I read it when I was at primary school, and enjoyed every word. I probably have not read it since - or at least, I don't recall it being a much revisited 'old friend' in my book collection.

However, recently I noted it was listed as an audio book with my council's library service. I downloaded it and have been listening to it this summer.

I have made some wonderful rediscoveries. The author wrote in the most beautifully crafted prose. For example: "On this side of the hills was now the real blank, on the other lay the crowded and coloured panorama that his inner eye was seeing so clearly. What seas lay beyond, green, leaping, and crested! What sunbathed coasts, along which the white villas glittered against the olive woods! What quiet harbours, thronged with gallant shipping bound for purple islands of wine and spice islands set low in languorous waters!" (Grahame, 1908, p. 96).

Not only was Kenneth Grahame a fantastic wordsmith, but he inspired many others. As Douglas Adams puts it - in the first of his Dirk Gently books (1987, p. 144) - "the fundamental interconnectedness of all things", this connectivity shows up many times in The Wind in the Willows. For example, the title of chapter eight, "The Piper at the Gates of Dawn", is the title of the first Pink Floyd album. Toad "overslept" himself before the battle to reclaim Toad Hall, which Agatha Christie recycled in her 1939 book "And Then There Were None".

On reflection, I wonder if my lack of revisiting this book may well have been because The Wind in the Willows was not written as a children's book, and its themes are distinctly adult: wanderlust, sybaritism, law breaking, imprisonment, fads, social responsibility (or lack of it) and much more. On publication, Methuen - the UK publisher - said "Mr Grahame breaks his long silence with The Wind in the Willows, a fantastic and whimsical satire upon life — or allegory of life — the author’s amusing device being to show the reader the real thing as if it were the play of small woodland and riverside creatures" (Duffy, 1989, p. 39).

So if you feel nostalgic and want to revisit a book from your youth, The Wind in the Willows will not disappoint.

Sam

References:
  • Adams, Douglas (1987). Dirk Gently's Holistic Detective Agency.
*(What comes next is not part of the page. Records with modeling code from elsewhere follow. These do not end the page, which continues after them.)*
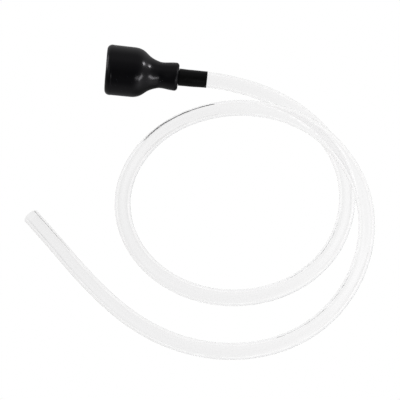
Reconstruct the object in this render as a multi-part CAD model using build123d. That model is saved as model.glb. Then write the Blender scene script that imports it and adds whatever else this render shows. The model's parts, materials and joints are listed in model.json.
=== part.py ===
from build123d import *
import math
import os

# Gravel vacuum siphon lying on a table, in millimetres: a bell-shaped head and a coiled hose.
# +Z is up and z = 0 is the table. +X runs along the head from the mouth towards the hose.
# The origin is the middle of the whole object's footprint.
# Head pieces are drawn in a local frame: u runs along the head's axis from a datum just
# ahead of the rim towards the hose, and r is the radius from that axis.

# --- how the head lies ---
TILT = 4.0  # degrees, neck lower than mouth
DATUM_AT = (-110.97, 141.39, 28.01)  # where u = 0 stands on the axis
HEAD = Pos(*DATUM_AT) * Rot(0, TILT, 0)  # local frame to the object's frame

# --- fits ---
FIT = 0.05  # radial clearance of a turning or drop-in fit
PRESS = 0.03  # radial overlap of a pressed-in fit
SLEEVE_GAP = 0.01  # radial gap between sleeve and hose

# --- bell ---
BELL_R = 26.4
BARREL_IN_R = 23.6
BELL_WALL = BELL_R - BARREL_IN_R
RIM_FACE = 0.4  # u of the rim's flat
RIM_ROUND = 4.6
RIM_FLAT = 0.8  # width of the flat on the rim
RIM_BAND_END = 6.2  # up to here the rim stands a little proud of the barrel
BAND_STEP = 0.15
BAND_SLOPE = 0.6  # length over which the band steps down
LIP_ROUND = 0.8
NECK_END = 75.8
NECK_END_ROUND = 3.4
NECK_BORE_R = 11.0
GUARD_R = 20.0  # pocket of the gravel guard
GUARD_STEP = 39.4
SEAT_STEP = 51.0
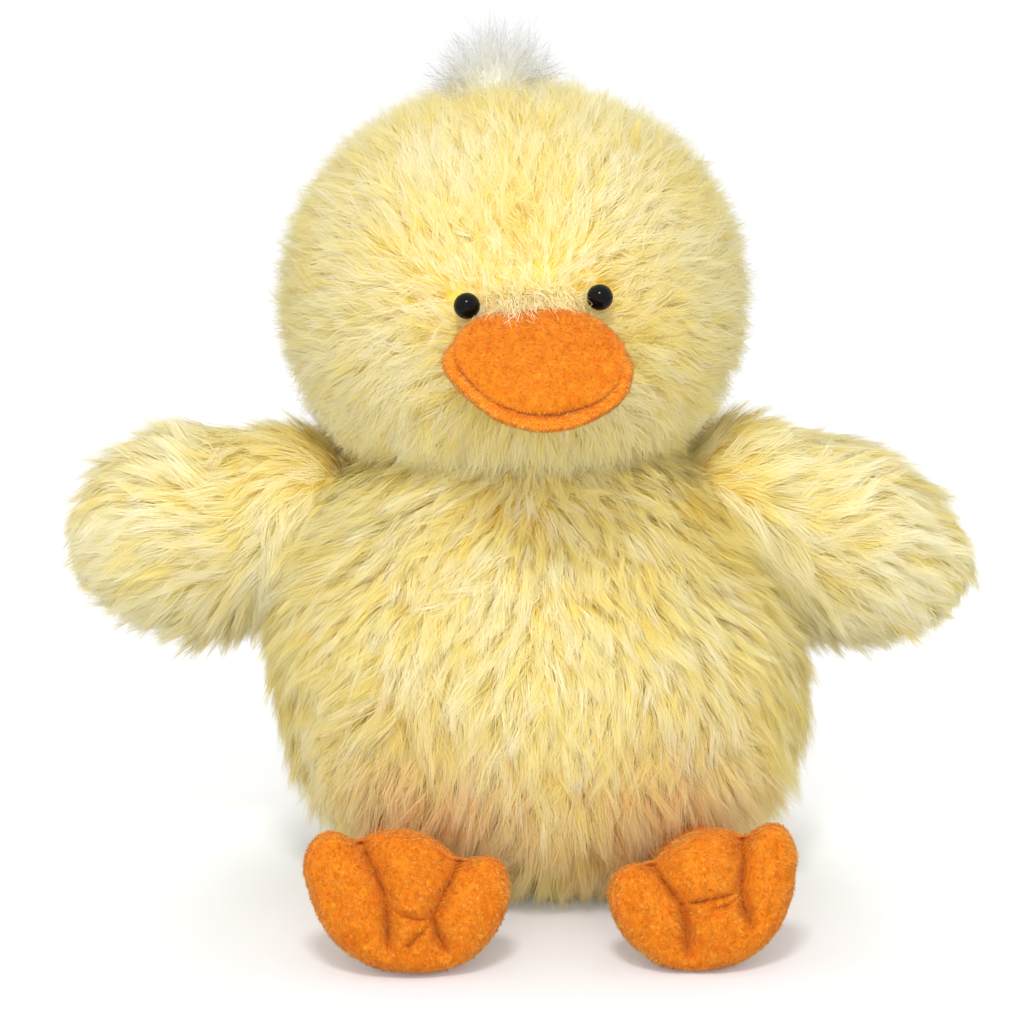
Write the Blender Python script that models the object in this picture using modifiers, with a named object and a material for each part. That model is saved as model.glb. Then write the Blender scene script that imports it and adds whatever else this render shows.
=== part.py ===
"""A plush duck that stands on its flattened base, with its wings held out and its feet in front.

Metres, +Z up. The origin is the centre of the resting face under the torso. The duck looks along -Y, and its own left
side is at +X. Covers are shells of fur fabric whose thickness is the pile lying down, and the filling inside each one is
a piece of its own. The head turns and nods on a round neck, each wing turns on its round root, and each foot tips on the
round end of its leg.
"""

import math

import bmesh
import bpy
from mathutils import Matrix, Vector

# Gaps between pieces
fabric_gap = 0.0003  # between a cover and what lies inside or against it
seat_gap = 0.0006  # round a ball that turns in its seat
overrun = 0.004  # how far a cutter passes the faces that it opens

# Torso: a pear that leans a little to the duck's right
torso_width = 0.194
torso_depth = 0.178
torso_belly_height = 0.078
torso_rise = 0.072
torso_squash = 0.004  # how far its weight presses the base flat
torso_pile = 0.010
base_thickness = 0.004
torso_lean = 0.009
lean_from_height = 0.050
lean_to_height = 0.130
belly_fullness = 3.0
shoulder_fullness = 2.1

# Neck: the round top of the torso that the head sits on
neck_radius = 0.060
neck_height = 0.120  # of its centre
neck_wad_radius = 0.034
neck_wad_depth = 0.030  # below the neck's top

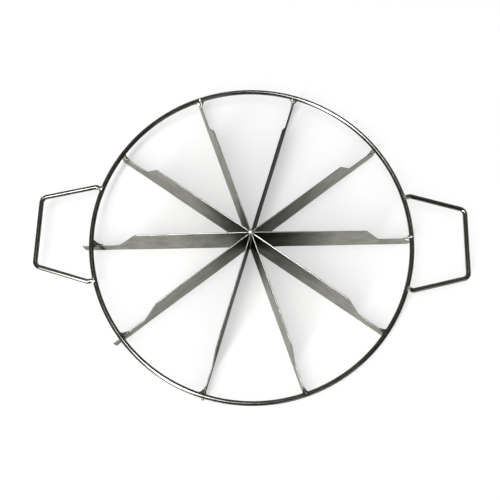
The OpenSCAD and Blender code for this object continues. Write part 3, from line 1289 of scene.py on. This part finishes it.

UK: William Heinemann Ltd
  • Christie, Agatha (1939). And Then There Were None (original title: Ten Little Niggers). UK: Collins Crime Club
  • Duffy, Maureen (1989). A Thousand Capricious Chances: A History of the Methuen List 1889–1989. UK: Methuen.
  • Grahame, Kenneth (1931). The Wind in the Willows. UK: Methuen.
  • Grahame, Kenneth (1908). The Wind in the Willows. UK: Methuen.